海外に行ったら、挨拶だけでも現地の言葉でするように心がけています。すると緊張がほぐれて、相手もニコッと笑ってくれたり、うれしいものです。値段交渉の時でも、挨拶を入れると、ひと呼吸入った感じで場がほぐされます。なんとなくですが、相手の表情が少し和らぎ、外国人から多く取ってやろうという気持ちにセーブがかかり、わりと低めの額から交渉が始まるように思えます。日本人でも片言で、「こんにちは」と言ってもらえると、とたんに和みますよね。「ニーハオ」(中国語)、「サワディー」(タイ語)、「ナマステ―」(ヒンディー語)、「メルハバ」(トルコ語)、「ジャンボ」(スワヒリ語)…いずれも「こんにちは」の意味ですが、響きが面白いですよね。
さて、僕と妻が、中央アジアにある国、ウズベキスタンからトルクメニスタンに向かう時、途中に2キロもの緩衝地帯がありました。2カ国どちらとも言えないようなところなのでしょう。そこには大型トラックが数珠つなぎになっています。僕たちは徒歩ですので、歩いて行けばいいのですが、持っていたミネラルウォーターを飲み干してしまって、喉がカラカラでした。あたりは砂漠に近く、一本の木も生えていません。灼熱の太陽の光が降り注いでいます。7月の中央アジアは、普通に40度を超える猛暑というか熱暑の日々です。「あれ、見てよ」。妻が僕を小突き、僕はトラックの荷台で出来た、わずかな日陰にしゃがみ込む運転手を見つけました。そこには、なんと大きなお盆に楕円形をした真っ赤なスイカが切られて、置かれているではありませんか。僕も妻もゴクリと喉が鳴りました。

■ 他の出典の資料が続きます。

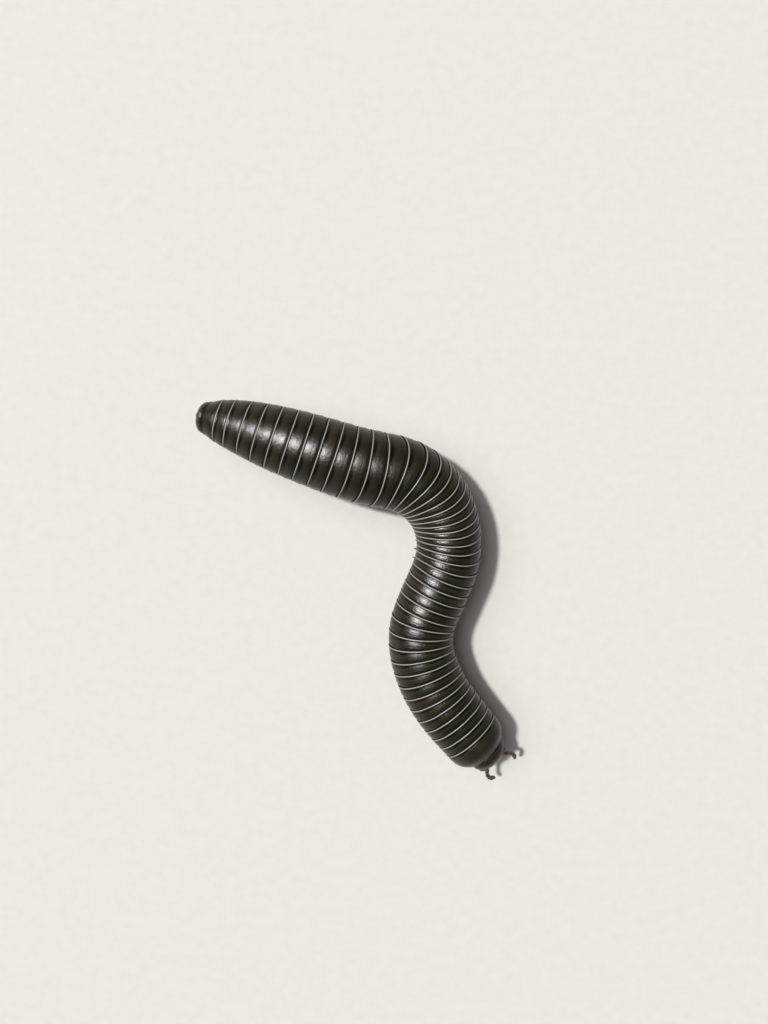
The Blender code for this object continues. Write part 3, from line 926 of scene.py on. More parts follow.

トラックは「TR」とトルコのナンバープレートです。「メルハバ!」とトルコ語で明るく声を掛けると、運転手も「メルハバ!」。一気にムードがやわらぎます。続いて僕は、イスラム教徒の挨拶を繰り出しました。「アッサラーム・アレイクム」。これは、世界中のイスラム教徒に通じる挨拶で、「あなたの頭の上に平安を」という意味です。いい意味じゃないですか。運転手はリズムに合わせるように、掛け合いの決まり文句を言います。「アレイクム・アッサラーム」。単語の順序を逆さまにして、「あなたの頭の上にも平安を」という意味になります。互いにエールを送るような挨拶ですね。
相手は「ホホーッ!」といった態度を示してくれます。イスラム教を尊重していることになるのかもしれません。そうして僕と妻は、何気にスイカを見つめます。「どうです、おひとつ」。運転手は、たぶんこんな意味のトルコ語を話し、右手でスイカをすすめてくれたのです。こうして僕たちは、スイカにかぶりつきました。抜群のうまさです。そしてお礼の言葉もトルコ語で「テシュクレデレム(ありがとう」。挨拶だけでも、気持ちって、通じるものですね。